The Terra blockchain has officially halted at block 7607789.
Terra Validators have halted the network to come up with a plan to reconstitute it.
More updates to come.
— Terra 🌍 Powered by LUNA 🌕 (@terra_money) May 13, 2022
Summary
The flaws in Terra’s blockchain
It was already known that the project was not really decentralized, so it should not come as much of a surprise that a small group of developers could make such a decision on their own.
It is now no longer possible to transact in either LUNA, UST, or any other token on the Terra blockchain from one wallet to another.
In addition, many exchanges are also blocking trading in LUNA.
Exchanges block Luna
Binance today decided to block trading on Luna, and other exchanges such as the Italian Young Platform will most likely follow soon.
In the meantime, however, many companies such as the Winklevoss twins’ Gemini are taking cover from accusations that they were involved in the crypto collapse.
We are aware of a recent story that suggested Gemini made a 100K BTC loan to large institutional counter-parties that reportedly resulted in a selloff in $LUNA. Gemini made no such loan.
— Gemini (@Gemini) May 11, 2022
According to data reported on CoinGecko, the current market value of LUNA is practically zero, as it has lost practically 100% of its value in the last 24 hours.
LUNA’s total market capitalization has fallen to just over six million dollars, compared to a circulating market of over 6.5 trillion tokens. It is enough to recall that until a week ago it capitalized nearly $30 billion.
This is by far the most colossal failure there has ever been on the crypto markets, because it has never happened before that more than $29.9 billion on a single cryptocurrency has evaporated in a few days.
The freezing of the blockchain should in theory only be temporary, but it is unclear when, and especially if, it will be reactivated. Moreover, given everything that has happened and the fact that this is not a truly decentralized blockchain, it is extremely difficult for the markets to trust the team that is managing it in this way again.
The main problem is the peg of Terra’s former stablecoin, UST, to the value of the US dollar.
UST completely loses its peg with the dollar
Right now UST is worth less than $0.2, and just today it touched its new all-time low price at $0.04. However, it is still capitalized at around $1.7 billion thanks to a circulating stock of 11 billion tokens.
At the moment, having already given LUNA up for dead, the team managing the Terra project is concentrating on trying to bring UST back to $1. So far, not only have all efforts been in vain, but the situation has continued to deteriorate inexorably day by day.
UST has always been the cornerstone of Terra’s DeFi projects, so once UST imploded, the entire Terra ecosystem imploded. The hardest hit was experienced by the native cryptocurrency LUNA, which, like all native cryptocurrencies, has no value pegged to an underlying.
To be honest, at the moment it seems rather unlikely that the devs at Terra will actually be able to find a financial solution to the problem of UST losing its peg to the dollar value.

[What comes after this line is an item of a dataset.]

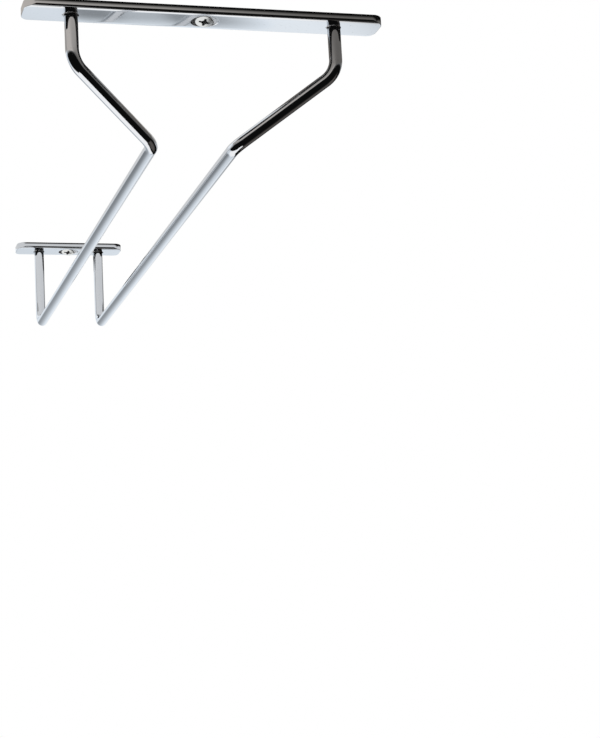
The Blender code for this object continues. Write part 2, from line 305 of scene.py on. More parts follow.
def rail_wire(name, side):
    """The left (side -1) or right (1) wire, from its front weld to its rear one."""
    top = UNDERSIDE_Z + WIRE_SINK
    corners = [
        (side * LEG_X, FRONT_Y, top),
        (side * LEG_X, FRONT_Y, LEG_CORNER_Z),
        (side * RAIL_X, FRONT_Y + MOUTH_DEPTH, RAIL_Z),
        (side * RAIL_X, REAR_Y, RAIL_Z),
        (side * RAIL_X, REAR_Y, top),
    ]
    return swept(name, bent_path(corners, BEND_RADII), WIRE_RADIUS, WIRE_SIDES)


# Bars

def bar_outline(length, inset):
    """A rounded rectangle about the origin, drawn in by inset, and its outward directions."""
    radius = max(CORNER_RADIUS - inset, LEAST_CORNER)
    half_x = length / 2 - CORNER_RADIUS
    half_y = BAR_WIDTH / 2 - CORNER_RADIUS
    points, outward = [], []
    for quarter, (sign_x, sign_y) in enumerate(((1, 1), (-1, 1), (-1, -1), (1, -1))):
        for step in range(CORNER_STEPS + 1):
            angle = (quarter + step / CORNER_STEPS) * pi / 2
            spoke = Vector((cos(angle), sin(angle)))
            outward.append(spoke)
            points.append(Vector((sign_x * half_x, sign_y * half_y)) + spoke * radius)
    return points, outward


def hole_profile():
    """(radius, z, outward part, upward part) down the hole: plain wall, cone, rounded rim."""
    cone_top = UNDERSIDE_Z + COUNTERSINK_RADIUS - HOLE_RADIUS
    slope = sin(pi / 4)
    profile = [
        (HOLE_RADIUS, TOP_Z, -1.0, 0.0),
        (HOLE_RADIUS, cone_top, -1.0, 0.0),
        (HOLE_RADIUS, cone_top, -slope, -slope),
    ]
    reach = COUNTERSINK_LIP / tan(pi / 8)
    for step in range(LIP_STEPS + 1):
        lean = pi / 4 * (1 - step / LIP_STEPS)
        radius = COUNTERSINK_RADIUS + COUNTERSINK_LIP - reach * sin(lean)
        z = UNDERSIDE_Z + reach * (1 - cos(lean))
        profile.append((radius, z, -sin(lean), -cos(lean)))
    return profile


def face_arcs(up):
    """(radius, first lean, last lean) of the arcs from a bar's middle line out to its long edge."""
    if up > 0:
        return [(TOP_EDGE_RADIUS, 0.0, pi / 2)]
    outer = SHOULDER_RADIUS * sin(SHOULDER_LEAN) + EDGE_RADIUS * (1 - sin(SHOULDER_LEAN))
    crown_lean = asin((BAR_WIDTH / 2 - outer) / (CROWN_RADIUS - SHOULDER_RADIUS))
    return [
        (CROWN_RADIUS, 0.0, crown_lean),
        (SHOULDER_RADIUS, crown_lean, SHOULDER_LEAN),
        (EDGE_RADIUS, SHOULDER_LEAN, pi / 2),
    ]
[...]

If, as many fear, they do not succeed in the relatively short term, it is possible that they may end up giving up. In that case, the Terra project could be said to be definitively dead.
However, something else could also be reborn from its ashes, as the main DeFi protocol of the Terra ecosystem, Anchor, has a governance token that has not yet lost all its value, even though it is at -98.5% from its highs of March last year. It also still capitalizes at almost $43 million, or seven times LUNA.